To strengthen its resilience, the Group has taken some structuring strategic decisions in recent years, notably by attaching the Supply Chain function to the CEO and investing in digitalization. This transformation has enabled us to decompartmentalize data and obtain a global view of supplier risks. Rather than focusing on the probability of risks occurring, Renault assesses their potential impact on the business. A cross-functional team, with a dedicated budget, analyzes vulnerabilities and anticipates crises by monitoring critical suppliers.
Renault has also set up a single risk management repository accessible to all stakeholders. This approach makes it possible to identify suppliers with multiple risk factors, and to assess the potential impact on production in the event of disruption. This methodology, focused on business impact, reveals vulnerabilities invisible with traditional probability-based approaches.
The complex subject of investing in resilience
"When you talk to people in the supply chain, they know what to do: they know where to invest, where to put flexibility, or strategic stocks. But there's a real difficulty in justifying these investments to top management." This observation highlights a fundamental paradox: investing in resilience means allocating resources to prevent events that we hope will never happen. In this context, conventional financial methods, such as return on investment (ROI) or net present value (NPV) analysis, often prove inadequate.
An alternative approach is to incorporate option theory, already used in technology sectors such as HP and Boeing. This theoretical framework introduces the principle of "the right and not the duty", offering the possibility of acting without immediate commitment. This method enhances the flexibility of decisions by taking future uncertainties into account. Adopting a logic of options enables companies to take preparatory measures (reservations, pre-actions) that facilitate a rapid response to crises when they occur. This approach reflects dynamic, adaptive risk management.
Technology and AI take center stage
The use of digital technologies and artificial intelligence is essential to ensure accurate monitoring of supplier risks and early detection of weak signals, "A massive investment over 3 years has been made to digitize and de-risk our most impacting suppliers". Thanks to digital tools, Renault is able to continuously monitor its entire supply chain and detect the first signs of fragility among its suppliers. For example, AI-based risk management solutions can identify social tensions, environmental problems or financial difficulties that could affect suppliers.

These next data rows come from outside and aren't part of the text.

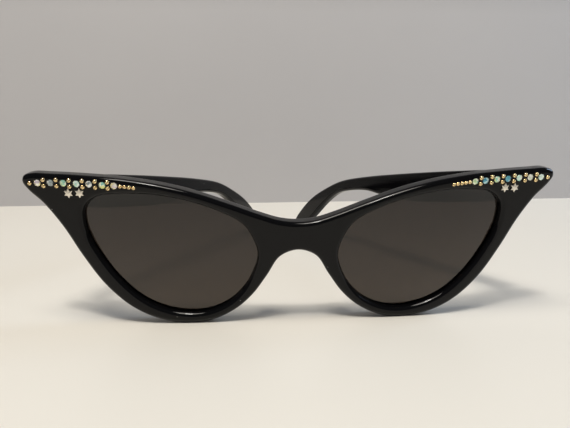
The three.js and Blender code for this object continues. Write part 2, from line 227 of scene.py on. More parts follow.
def new_material(name, base, low, high, dust=0.0, scratch=0.0, smear=90.0, **shader):
    """A Principled material with the handling group; `shader` sets the shader's own constant sockets."""
    material = bpy.data.materials.new(name)
    material.use_nodes = True
    tree = material.node_tree
    principled = tree.nodes["Principled BSDF"]
    for label, value in shader.items():
        principled.inputs[label.replace("_", " ")].default_value = value
    worn = add(tree, "ShaderNodeGroup", node_tree=handling)
    for label, value in {"Smear Scale": smear, "Low": low, "High": high, "Dust": dust}.items():
        worn.inputs[label].default_value = value
    color = mix_colors(tree, worn.outputs["Specks"], (*base, 1), DUST_GREY)
    tree.links.new(color, principled.inputs["Base Color"])
    tree.links.new(worn.outputs["Roughness"], principled.inputs["Roughness"])
    if scratch:
        bump = add(tree, "ShaderNodeBump",
                   {"Height": worn.outputs["Height"], "Strength": scratch, "Distance": SCRATCH_DEPTH})
        tree.links.new(bump.outputs["Normal"], principled.inputs["Normal"])
    return material


# %% Acetate, lens and metals
acetate = new_material("polished black acetate", (0.0025, 0.0025, 0.003), 0.03, 0.1, dust=0.03, scratch=0.15,
                       IOR=1.33, Specular_IOR_Level=0.42)
tint = new_material("brown-grey lens", (0.043, 0.032, 0.025), 0.0, 0.02, smear=45,
                    IOR=1.5, Specular_IOR_Level=0.4, Transmission_Weight=1.0)
brass = new_material("polished brass", (0.90, 0.68, 0.36), 0.14, 0.3, scratch=0.3, smear=900, Metallic=1.0)
champagne = new_material("champagne star plate", (0.87, 0.81, 0.71), 0.22, 0.4, scratch=0.5, smear=900,
                         Metallic=1.0)
nickel = new_material("nickel silver hinge", (0.62, 0.58, 0.5), 0.24, 0.42, scratch=0.6, smear=300,
                      Metallic=1.0)


def fade_upwards(material, low, high, top_color):
    """Mixes the base colour towards `top_color` between two heights, more of it higher up."""
    tree = material.node_tree
    socket = tree.nodes["Principled BSDF"].inputs["Base Color"]
    height = add(tree, "ShaderNodeSeparateXYZ", {"Vector": add(tree, "ShaderNodeTexCoord").outputs["Object"]})
    share = add(tree, "ShaderNodeMapRange", {"Value": height.outputs["Z"], "From Min": low, "From Max": high})
    color = mix_colors(tree, share.outputs["Result"], socket.links[0].from_socket, (*top_color, 1))
    tree.links.new(color, socket)


fade_upwards(tint, 8 * MM, 36 * MM, (0.019, 0.014, 0.012))
print("materials:", [material.name for material in bpy.data.materials])

# %% [markdown]
# ## The hues of the stones
# A rainbow coat makes every stone flash in its own mix of colours. Six mixes are enough for fourteen
# stones: each has two ground colours and a near-white colour painted on as glints, and each stone in a row
# names the mix it has.

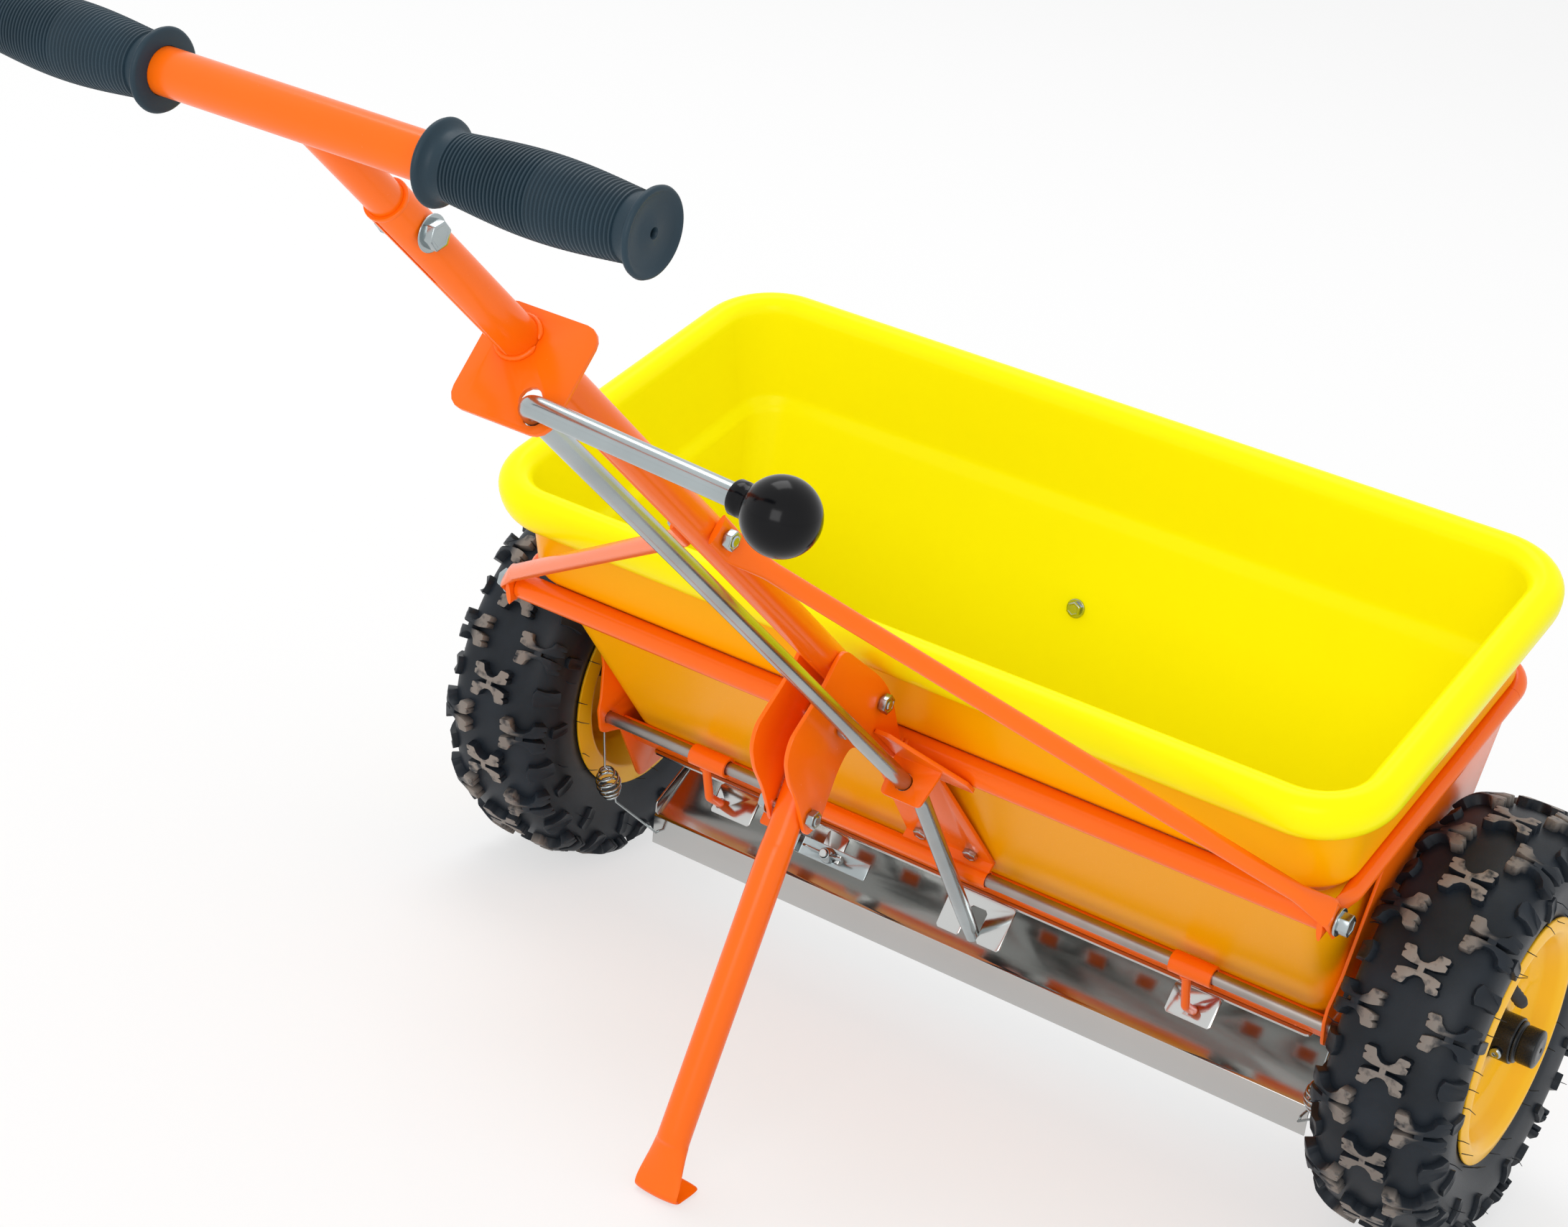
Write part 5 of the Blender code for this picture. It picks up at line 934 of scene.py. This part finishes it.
def make_rails():
    profile = filleted(pipe(-crossbar_half, crossbar_half, crossbar_radius - tube_wall, crossbar_radius), 0.0005)
    turned("crossbar_tube", profile, right, crossbar, 40, "frame", "orange_paint", ["rear_crossbar"])
    joint_y = rail_front_y - rail_corner - 0.004
    for sign, name in both_sides:
        flat_x = sign * rail_flat_x
        points = [(flat_x, crossbar_y - 0.013, crossbar_z), (flat_x, crossbar_y + 0.011, crossbar_z),
                  (sign * rail_x, crossbar_y + 0.028, rail_z), (sign * rail_x, joint_y - gap, rail_z)]
        bm = bmesh.new()
        oval_bar(bm, points, rail_radius, (True, True, False, False))
        build("side_rail_bar_" + name, bm, "frame", "orange_paint", ["side_rail_" + name])
    bm = bmesh.new()
    corners = [(-rail_x, joint_y, rail_z), (-rail_x, rail_front_y, rail_z), (rail_x, rail_front_y, rail_z),
               (rail_x, joint_y, rail_z)]
    sweep(bm, arc_path(corners, rail_corner, 12), rail_radius, 24, up)
    build("front_rail_bar", bm, "frame", "orange_paint", ["front_rail"])


def make_braces():
    high = on_handle(brace_bolt_z)
    fall = (crossbar - high).normalized()
    for sign, name in both_sides:
        top = high + right * sign * (tube_radius + gap + flat_half)
        bottom = crossbar + right * sign * brace_flat_x
        points = [top - fall * 0.011, top + fall * 0.013, top + fall * 0.034 + right * sign * 0.018,
                  bottom - fall * 0.034 - right * sign * 0.020, bottom - fall * 0.013, bottom + fall * 0.011]
        bm = bmesh.new()
        oval_bar(bm, points, rail_radius * 0.94, (True, True, False, False, True, True))
        build("brace_bar_" + name, bm, "frame", "orange_paint", ["brace_" + name])


def make_handle():
    foot = on_handle(handle_foot_z)
    top = on_handle(handle_top_z)
    bore = tube_radius - tube_wall
    profile = filleted(pipe(0, (foot - top).length, bore, tube_radius), 0.0006)
    tube = turned("handle_tube_drawn", profile, handle_down, top, 48, "frame", "orange_paint", ["handle_tube"])
    # The slit below the tube's end, which lets the clamp bolt pinch the tube on the stem
    edge = top + handle_back * tube_radius
    bm = bmesh.new()
    box(bm, (-0.001, -0.006, -0.060), (0.001, 0.006, 0.01), stations([edge, edge - handle_down], right)[0])
    bmesh.ops.transform(bm, matrix=level, verts=bm.verts)
    carve(tube, bm)
    low = top + handle_down * 0.110
    profile = pipe(0, (on_handle(bar_z) - low).length, stem_radius - tube_wall, stem_radius)
    turned("handle_stem_drawn", profile, -handle_down, low, 48, "frame", "orange_paint", ["handle_stem"])
    profile = filleted(pipe(0, 2 * bar_half_length, bore, tube_radius), 0.0005)
    turned("cross_handle", profile, right, bar_centre - right * bar_half_length, 64, "frame", "orange_paint",
           ["t_bar"])
    profile = filleted(pipe(-0.0012, 0.0010, stem_radius - 0.0002, tube_radius + 0.0002), 0.0006)
    turned("tube_lip", profile, handle_down, top, 48, "frame", "orange_paint")


def carve(obj, bm):
    """Takes the shape in bm out of a piece and keeps the result as its mesh."""
    cutter = in_scene("cutter", as_mesh("cutter", bm))
    step = obj.modifiers.new("Cut", "BOOLEAN")
    step.operation = "DIFFERENCE"
    step.solver = "EXACT"
    step.object = cutter
    bpy.context.view_layer.update()
    result = bpy.data.meshes.new_from_object(obj.evaluated_get(bpy.context.evaluated_depsgraph_get()))
    obj.modifiers.remove(step)
    obj.data = result
    bpy.data.objects.remove(cutter, do_unlink=True)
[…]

Renault relies on two pillars to improve anticipation: visibility and agility. Visibility is based on real-time knowledge of logistics flows, thanks in particular to GPS tracking of trucks and ships. This constant monitoring makes it possible to quickly identify any climatic or logistical risks, and to adapt production forecasts according to recalculated ETAs (Estimated Time of Arrival) versus factory safety stocks. Agility, on the other hand, consists of developing pre-configured scenarios for dealing with disruptions, such as the use of interchangeable parts or alternative suppliers. These scenarios are centralized in a "Control Tower", facilitating real-time operational decision-making.